╭─ Data block

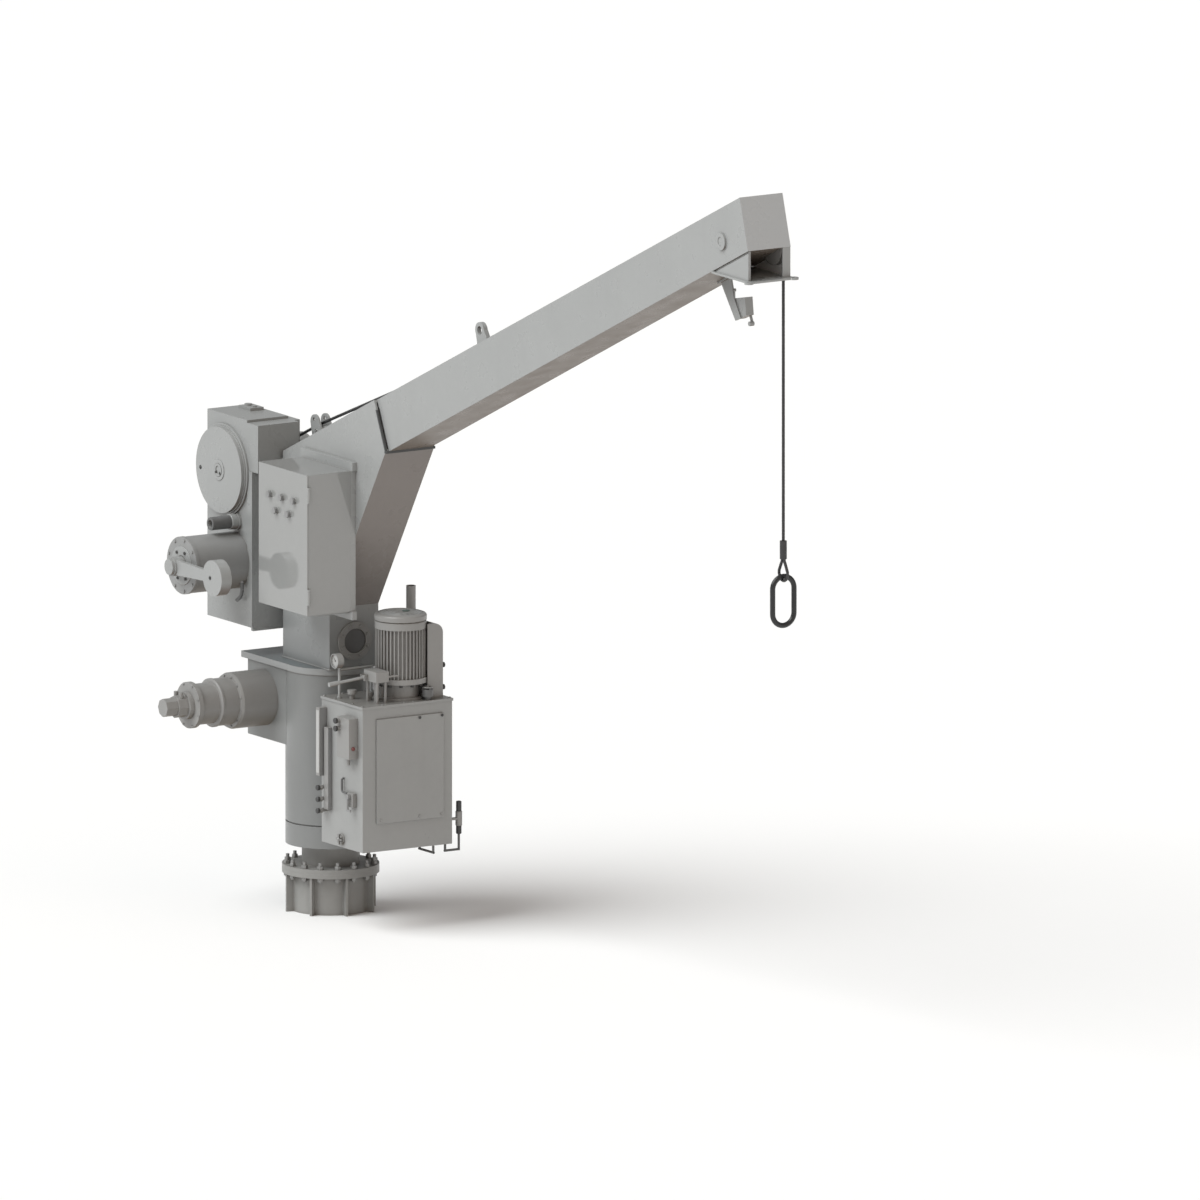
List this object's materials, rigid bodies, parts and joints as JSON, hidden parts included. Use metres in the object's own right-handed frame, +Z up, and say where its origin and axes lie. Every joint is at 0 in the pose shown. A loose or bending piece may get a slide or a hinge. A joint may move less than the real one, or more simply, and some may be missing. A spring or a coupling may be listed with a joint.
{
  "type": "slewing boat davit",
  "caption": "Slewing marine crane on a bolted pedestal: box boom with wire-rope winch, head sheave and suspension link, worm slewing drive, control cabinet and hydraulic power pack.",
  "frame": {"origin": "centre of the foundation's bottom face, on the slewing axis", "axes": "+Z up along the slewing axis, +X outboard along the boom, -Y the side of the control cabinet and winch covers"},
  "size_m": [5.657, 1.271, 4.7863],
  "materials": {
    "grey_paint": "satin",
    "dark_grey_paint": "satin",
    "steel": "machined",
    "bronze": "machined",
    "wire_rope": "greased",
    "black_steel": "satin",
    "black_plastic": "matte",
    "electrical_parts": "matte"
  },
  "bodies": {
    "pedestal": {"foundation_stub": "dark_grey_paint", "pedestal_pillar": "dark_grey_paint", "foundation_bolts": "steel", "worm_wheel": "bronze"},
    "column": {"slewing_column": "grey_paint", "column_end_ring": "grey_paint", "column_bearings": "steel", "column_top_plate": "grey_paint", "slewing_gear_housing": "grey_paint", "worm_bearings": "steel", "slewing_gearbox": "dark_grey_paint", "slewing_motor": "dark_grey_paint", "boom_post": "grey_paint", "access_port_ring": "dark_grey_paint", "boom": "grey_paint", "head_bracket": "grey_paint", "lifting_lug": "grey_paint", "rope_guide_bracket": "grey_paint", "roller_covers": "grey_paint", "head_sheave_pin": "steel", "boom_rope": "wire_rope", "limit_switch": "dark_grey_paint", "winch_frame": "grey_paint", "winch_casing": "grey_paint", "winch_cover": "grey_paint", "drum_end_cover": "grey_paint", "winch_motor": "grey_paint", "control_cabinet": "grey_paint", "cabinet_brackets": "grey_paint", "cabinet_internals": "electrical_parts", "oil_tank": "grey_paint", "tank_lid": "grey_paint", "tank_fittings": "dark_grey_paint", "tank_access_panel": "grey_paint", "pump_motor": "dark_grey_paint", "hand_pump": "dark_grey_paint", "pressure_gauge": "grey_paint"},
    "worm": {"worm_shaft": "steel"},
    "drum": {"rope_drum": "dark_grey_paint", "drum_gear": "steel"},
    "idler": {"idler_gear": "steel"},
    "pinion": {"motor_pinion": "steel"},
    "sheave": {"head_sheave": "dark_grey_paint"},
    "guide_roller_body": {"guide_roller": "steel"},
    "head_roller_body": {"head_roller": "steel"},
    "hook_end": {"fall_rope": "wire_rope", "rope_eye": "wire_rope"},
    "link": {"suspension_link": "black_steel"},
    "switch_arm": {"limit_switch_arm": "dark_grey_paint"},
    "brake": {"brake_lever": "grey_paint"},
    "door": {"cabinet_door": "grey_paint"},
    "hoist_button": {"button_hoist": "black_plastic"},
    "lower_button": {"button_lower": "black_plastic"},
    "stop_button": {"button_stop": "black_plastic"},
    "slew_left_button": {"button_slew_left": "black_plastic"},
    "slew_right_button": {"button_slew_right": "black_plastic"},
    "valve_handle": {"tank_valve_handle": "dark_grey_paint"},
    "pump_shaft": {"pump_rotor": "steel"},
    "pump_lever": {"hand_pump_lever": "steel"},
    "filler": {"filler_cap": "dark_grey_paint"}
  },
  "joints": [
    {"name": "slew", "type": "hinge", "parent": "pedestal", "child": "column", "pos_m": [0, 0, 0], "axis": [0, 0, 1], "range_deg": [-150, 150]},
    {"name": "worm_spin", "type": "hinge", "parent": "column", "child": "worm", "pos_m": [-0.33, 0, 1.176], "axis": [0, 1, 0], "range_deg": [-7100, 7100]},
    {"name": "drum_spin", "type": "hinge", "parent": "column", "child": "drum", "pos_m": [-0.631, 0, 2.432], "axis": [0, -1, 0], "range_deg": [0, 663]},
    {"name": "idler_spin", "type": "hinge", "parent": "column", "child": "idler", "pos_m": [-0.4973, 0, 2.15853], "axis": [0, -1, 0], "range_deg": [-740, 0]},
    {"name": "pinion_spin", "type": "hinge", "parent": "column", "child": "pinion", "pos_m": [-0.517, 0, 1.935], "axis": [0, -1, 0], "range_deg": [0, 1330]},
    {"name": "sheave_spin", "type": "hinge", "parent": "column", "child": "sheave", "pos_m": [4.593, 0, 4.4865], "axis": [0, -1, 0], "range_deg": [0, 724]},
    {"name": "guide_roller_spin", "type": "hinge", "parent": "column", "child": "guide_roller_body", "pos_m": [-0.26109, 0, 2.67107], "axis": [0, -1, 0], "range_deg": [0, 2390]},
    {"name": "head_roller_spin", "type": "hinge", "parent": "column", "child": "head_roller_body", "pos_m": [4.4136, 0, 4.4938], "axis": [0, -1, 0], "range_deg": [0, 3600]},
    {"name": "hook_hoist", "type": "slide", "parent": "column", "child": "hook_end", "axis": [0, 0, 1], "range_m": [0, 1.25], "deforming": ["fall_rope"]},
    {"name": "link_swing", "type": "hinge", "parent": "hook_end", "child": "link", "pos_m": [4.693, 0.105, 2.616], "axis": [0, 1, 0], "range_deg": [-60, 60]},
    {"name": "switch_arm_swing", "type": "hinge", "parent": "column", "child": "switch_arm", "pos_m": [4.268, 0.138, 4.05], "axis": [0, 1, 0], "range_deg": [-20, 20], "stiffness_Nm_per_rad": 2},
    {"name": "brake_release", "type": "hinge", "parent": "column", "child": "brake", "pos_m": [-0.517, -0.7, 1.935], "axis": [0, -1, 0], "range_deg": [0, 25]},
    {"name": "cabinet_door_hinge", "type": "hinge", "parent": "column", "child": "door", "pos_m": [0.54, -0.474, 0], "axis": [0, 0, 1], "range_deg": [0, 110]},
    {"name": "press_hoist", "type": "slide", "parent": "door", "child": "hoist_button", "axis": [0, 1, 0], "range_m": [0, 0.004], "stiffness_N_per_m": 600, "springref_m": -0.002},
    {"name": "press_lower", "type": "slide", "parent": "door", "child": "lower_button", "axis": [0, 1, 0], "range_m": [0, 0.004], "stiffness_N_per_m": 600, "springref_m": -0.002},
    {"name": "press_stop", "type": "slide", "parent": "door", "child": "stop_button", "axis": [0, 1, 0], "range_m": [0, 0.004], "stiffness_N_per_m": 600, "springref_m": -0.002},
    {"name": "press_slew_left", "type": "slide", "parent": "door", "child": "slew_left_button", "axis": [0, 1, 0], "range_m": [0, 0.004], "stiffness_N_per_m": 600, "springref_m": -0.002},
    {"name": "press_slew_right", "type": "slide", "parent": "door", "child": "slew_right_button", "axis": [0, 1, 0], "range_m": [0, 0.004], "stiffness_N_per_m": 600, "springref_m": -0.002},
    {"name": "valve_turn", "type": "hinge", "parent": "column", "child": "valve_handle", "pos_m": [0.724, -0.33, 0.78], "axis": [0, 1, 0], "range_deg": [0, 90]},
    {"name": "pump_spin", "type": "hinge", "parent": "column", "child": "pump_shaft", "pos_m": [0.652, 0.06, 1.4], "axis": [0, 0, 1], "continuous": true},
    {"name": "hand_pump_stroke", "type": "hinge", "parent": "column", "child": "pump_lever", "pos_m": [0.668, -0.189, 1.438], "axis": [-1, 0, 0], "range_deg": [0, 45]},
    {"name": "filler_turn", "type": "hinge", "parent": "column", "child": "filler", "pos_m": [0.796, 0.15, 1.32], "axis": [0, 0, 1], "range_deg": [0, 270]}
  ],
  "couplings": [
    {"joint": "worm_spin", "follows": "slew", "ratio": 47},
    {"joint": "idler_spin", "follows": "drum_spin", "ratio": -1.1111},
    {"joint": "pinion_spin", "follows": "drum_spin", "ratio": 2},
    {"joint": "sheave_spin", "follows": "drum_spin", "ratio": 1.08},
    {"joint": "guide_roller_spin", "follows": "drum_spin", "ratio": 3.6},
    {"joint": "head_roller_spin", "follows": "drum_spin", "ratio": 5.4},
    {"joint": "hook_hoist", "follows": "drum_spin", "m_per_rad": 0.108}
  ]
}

╰─

### Directions for this task
How many of the listing's lines contain "bodies"? Respond with a single number and nothing else.

### Result for this task
2